▶ Set exercise: Emit the exact text of every line from the line with "corner.data.transform(CORNER_CUBE.matrix())" to the line with "depsgraph = bpy.context.evaluated_depsgraph_get()", both ends included. No other output is expected.
# Start of Data lines
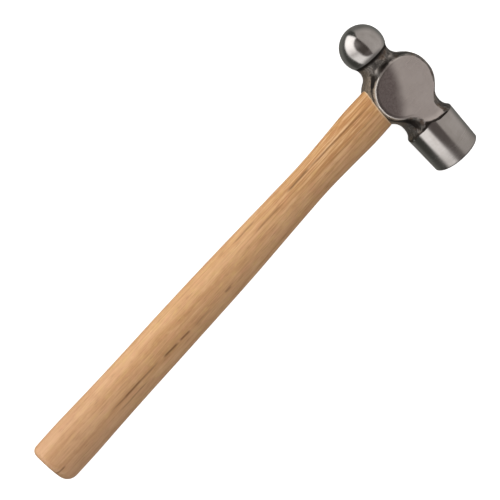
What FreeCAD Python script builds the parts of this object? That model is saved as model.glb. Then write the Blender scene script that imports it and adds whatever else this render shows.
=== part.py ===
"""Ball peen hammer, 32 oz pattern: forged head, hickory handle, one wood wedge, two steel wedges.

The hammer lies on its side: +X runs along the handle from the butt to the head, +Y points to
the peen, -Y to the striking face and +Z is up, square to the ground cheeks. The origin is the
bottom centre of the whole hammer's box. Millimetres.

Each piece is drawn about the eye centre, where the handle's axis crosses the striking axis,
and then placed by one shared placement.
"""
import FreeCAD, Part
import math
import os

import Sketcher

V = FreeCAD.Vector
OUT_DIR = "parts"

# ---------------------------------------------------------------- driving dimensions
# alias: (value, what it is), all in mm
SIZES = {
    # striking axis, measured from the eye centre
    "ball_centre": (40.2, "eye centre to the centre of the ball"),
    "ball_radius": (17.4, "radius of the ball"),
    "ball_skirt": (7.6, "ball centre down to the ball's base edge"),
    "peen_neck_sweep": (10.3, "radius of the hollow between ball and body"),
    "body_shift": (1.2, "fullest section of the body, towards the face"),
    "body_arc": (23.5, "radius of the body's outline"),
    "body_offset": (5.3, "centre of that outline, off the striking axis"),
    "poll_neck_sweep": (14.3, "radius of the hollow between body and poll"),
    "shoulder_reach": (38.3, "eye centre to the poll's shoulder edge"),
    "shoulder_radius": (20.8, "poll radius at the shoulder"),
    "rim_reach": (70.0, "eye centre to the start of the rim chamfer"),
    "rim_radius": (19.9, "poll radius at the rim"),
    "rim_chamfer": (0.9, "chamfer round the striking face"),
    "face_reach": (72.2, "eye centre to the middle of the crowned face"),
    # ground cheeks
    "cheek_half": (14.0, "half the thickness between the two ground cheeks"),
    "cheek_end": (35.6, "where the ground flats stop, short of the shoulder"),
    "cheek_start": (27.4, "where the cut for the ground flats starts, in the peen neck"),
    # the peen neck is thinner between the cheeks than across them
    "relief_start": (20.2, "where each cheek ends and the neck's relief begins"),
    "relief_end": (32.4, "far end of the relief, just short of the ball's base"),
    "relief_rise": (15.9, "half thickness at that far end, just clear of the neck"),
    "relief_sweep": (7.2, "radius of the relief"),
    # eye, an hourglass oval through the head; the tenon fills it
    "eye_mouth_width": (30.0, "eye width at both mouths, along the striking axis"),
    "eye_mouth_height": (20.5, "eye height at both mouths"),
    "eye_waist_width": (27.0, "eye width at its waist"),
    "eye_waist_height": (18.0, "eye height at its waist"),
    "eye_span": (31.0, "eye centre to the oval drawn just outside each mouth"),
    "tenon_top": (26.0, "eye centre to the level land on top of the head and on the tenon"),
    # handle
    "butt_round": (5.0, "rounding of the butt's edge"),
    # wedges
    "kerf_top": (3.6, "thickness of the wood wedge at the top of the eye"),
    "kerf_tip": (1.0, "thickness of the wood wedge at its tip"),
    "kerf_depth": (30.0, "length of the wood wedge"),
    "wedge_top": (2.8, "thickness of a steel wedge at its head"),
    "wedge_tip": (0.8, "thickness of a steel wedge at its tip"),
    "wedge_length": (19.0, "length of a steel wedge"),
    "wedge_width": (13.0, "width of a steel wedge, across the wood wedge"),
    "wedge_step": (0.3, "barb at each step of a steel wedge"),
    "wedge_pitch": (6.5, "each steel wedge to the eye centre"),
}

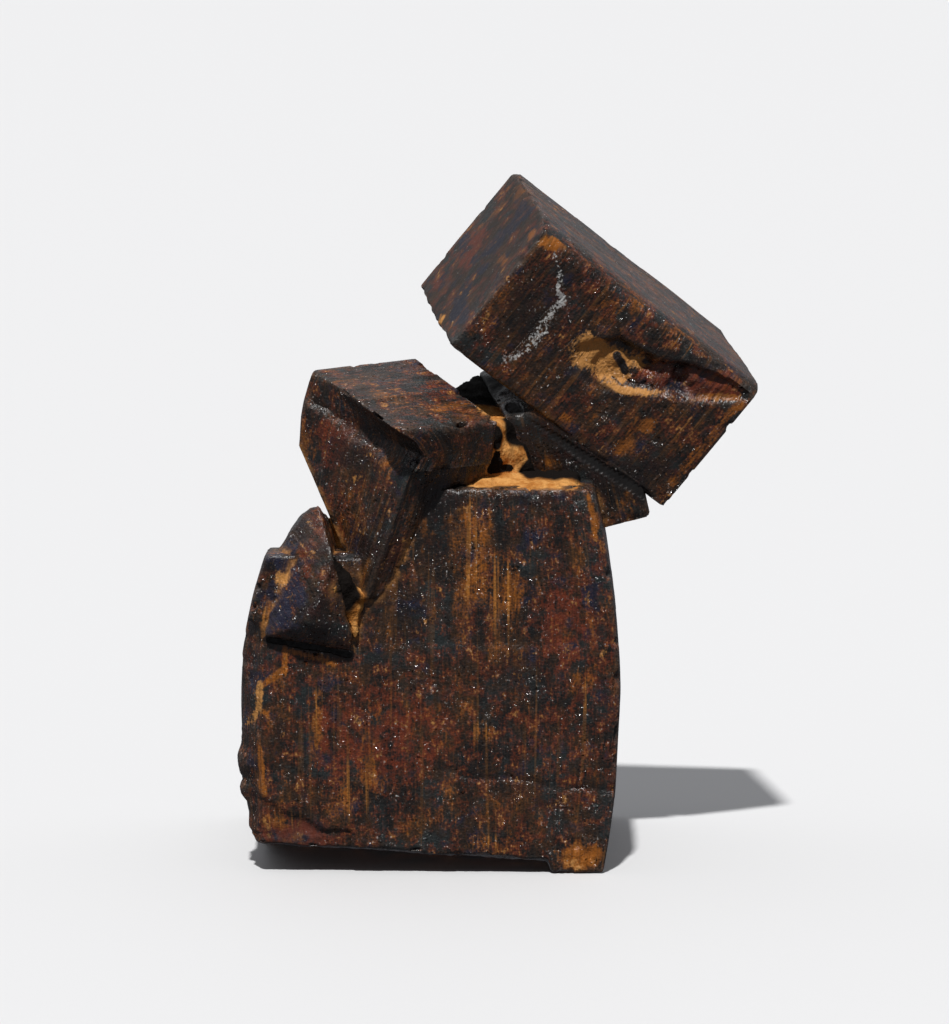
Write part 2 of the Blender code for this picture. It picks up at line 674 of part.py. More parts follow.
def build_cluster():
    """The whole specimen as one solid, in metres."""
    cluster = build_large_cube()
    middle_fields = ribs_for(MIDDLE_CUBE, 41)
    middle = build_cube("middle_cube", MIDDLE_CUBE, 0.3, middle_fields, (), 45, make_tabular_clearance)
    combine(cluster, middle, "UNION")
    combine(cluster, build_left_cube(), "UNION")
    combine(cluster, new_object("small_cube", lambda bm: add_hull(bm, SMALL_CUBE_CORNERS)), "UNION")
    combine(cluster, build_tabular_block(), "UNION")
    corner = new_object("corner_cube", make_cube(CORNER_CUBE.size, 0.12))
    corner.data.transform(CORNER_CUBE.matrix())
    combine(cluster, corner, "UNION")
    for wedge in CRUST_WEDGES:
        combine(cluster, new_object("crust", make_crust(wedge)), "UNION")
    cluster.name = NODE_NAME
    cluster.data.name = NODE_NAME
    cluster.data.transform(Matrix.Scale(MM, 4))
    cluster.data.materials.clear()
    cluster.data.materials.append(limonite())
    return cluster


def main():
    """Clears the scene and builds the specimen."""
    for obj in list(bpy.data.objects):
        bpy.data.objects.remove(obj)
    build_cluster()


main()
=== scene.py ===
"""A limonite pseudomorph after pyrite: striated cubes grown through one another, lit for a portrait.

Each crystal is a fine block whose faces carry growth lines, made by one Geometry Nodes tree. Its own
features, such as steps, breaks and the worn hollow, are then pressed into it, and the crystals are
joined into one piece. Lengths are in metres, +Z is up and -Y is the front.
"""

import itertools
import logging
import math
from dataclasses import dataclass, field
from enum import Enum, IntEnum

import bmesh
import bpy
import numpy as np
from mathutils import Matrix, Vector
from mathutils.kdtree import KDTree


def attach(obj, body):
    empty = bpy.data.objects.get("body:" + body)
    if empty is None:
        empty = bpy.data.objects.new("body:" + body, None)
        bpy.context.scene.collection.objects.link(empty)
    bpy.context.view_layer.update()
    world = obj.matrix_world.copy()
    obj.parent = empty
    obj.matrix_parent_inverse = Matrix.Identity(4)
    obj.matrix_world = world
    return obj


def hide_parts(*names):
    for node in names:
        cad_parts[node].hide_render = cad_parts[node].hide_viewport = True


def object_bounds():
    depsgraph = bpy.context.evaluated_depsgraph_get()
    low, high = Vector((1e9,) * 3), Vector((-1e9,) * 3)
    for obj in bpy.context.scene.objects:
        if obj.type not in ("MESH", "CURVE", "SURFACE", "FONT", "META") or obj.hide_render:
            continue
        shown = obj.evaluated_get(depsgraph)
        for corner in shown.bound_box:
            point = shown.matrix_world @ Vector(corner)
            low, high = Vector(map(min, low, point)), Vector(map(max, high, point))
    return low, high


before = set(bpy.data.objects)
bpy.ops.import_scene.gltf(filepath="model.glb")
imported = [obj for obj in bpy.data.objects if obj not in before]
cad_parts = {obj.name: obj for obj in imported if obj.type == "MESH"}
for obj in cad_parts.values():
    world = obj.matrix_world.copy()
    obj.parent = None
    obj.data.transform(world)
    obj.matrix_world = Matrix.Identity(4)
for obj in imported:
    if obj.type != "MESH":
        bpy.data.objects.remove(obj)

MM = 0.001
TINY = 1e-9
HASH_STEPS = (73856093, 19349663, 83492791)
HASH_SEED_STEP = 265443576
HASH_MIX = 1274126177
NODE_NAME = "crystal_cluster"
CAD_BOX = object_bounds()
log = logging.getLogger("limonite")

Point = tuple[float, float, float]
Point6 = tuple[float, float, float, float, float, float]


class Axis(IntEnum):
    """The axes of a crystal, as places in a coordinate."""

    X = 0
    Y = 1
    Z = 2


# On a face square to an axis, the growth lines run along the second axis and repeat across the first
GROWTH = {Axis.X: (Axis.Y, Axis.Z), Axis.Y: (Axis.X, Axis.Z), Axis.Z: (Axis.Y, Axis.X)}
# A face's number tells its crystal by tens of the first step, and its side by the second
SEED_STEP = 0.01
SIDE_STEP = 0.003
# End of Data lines
# Start of Data lines
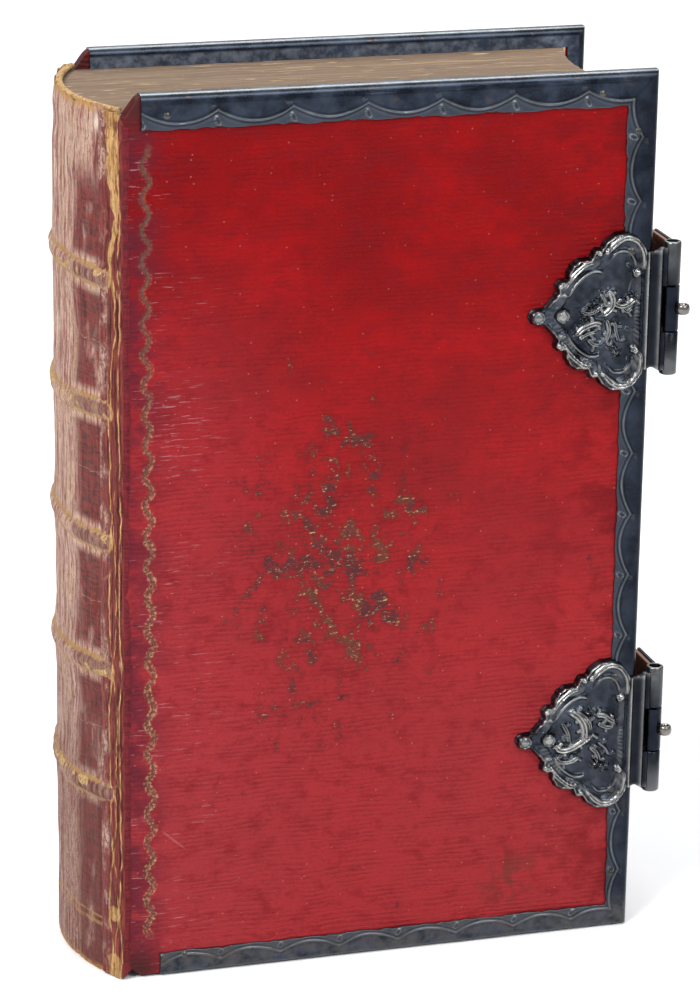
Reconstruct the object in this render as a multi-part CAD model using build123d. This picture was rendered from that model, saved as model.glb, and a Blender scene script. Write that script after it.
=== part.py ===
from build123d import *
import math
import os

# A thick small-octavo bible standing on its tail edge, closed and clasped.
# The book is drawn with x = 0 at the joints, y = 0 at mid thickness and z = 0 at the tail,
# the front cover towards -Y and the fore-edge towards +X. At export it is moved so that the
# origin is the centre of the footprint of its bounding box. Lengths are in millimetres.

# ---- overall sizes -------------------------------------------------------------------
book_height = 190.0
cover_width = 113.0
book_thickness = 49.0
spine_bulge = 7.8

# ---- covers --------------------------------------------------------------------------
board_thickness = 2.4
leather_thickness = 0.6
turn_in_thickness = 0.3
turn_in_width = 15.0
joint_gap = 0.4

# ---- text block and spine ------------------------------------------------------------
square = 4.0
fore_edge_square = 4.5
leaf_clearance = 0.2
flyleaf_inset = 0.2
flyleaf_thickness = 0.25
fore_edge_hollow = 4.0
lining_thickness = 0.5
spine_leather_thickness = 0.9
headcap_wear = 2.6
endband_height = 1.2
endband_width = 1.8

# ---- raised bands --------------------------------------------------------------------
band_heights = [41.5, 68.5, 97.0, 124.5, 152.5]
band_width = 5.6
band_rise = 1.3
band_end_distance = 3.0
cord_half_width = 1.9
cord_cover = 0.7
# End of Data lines
▶ Output:
    corner.data.transform(CORNER_CUBE.matrix())
    combine(cluster, corner, "UNION")
    for wedge in CRUST_WEDGES:
        combine(cluster, new_object("crust", make_crust(wedge)), "UNION")
    cluster.name = NODE_NAME
    cluster.data.name = NODE_NAME
    cluster.data.transform(Matrix.Scale(MM, 4))
    cluster.data.materials.clear()
    cluster.data.materials.append(limonite())
    return cluster


def main():
    """Clears the scene and builds the specimen."""
    for obj in list(bpy.data.objects):
        bpy.data.objects.remove(obj)
    build_cluster()


main()
=== scene.py ===
"""A limonite pseudomorph after pyrite: striated cubes grown through one another, lit for a portrait.

Each crystal is a fine block whose faces carry growth lines, made by one Geometry Nodes tree. Its own
features, such as steps, breaks and the worn hollow, are then pressed into it, and the crystals are
joined into one piece. Lengths are in metres, +Z is up and -Y is the front.
"""

import itertools
import logging
import math
from dataclasses import dataclass, field
from enum import Enum, IntEnum

import bmesh
import bpy
import numpy as np
from mathutils import Matrix, Vector
from mathutils.kdtree import KDTree


def attach(obj, body):
    empty = bpy.data.objects.get("body:" + body)
    if empty is None:
        empty = bpy.data.objects.new("body:" + body, None)
        bpy.context.scene.collection.objects.link(empty)
    bpy.context.view_layer.update()
    world = obj.matrix_world.copy()
    obj.parent = empty
    obj.matrix_parent_inverse = Matrix.Identity(4)
    obj.matrix_world = world
    return obj


def hide_parts(*names):
    for node in names:
        cad_parts[node].hide_render = cad_parts[node].hide_viewport = True


def object_bounds():
    depsgraph = bpy.context.evaluated_depsgraph_get()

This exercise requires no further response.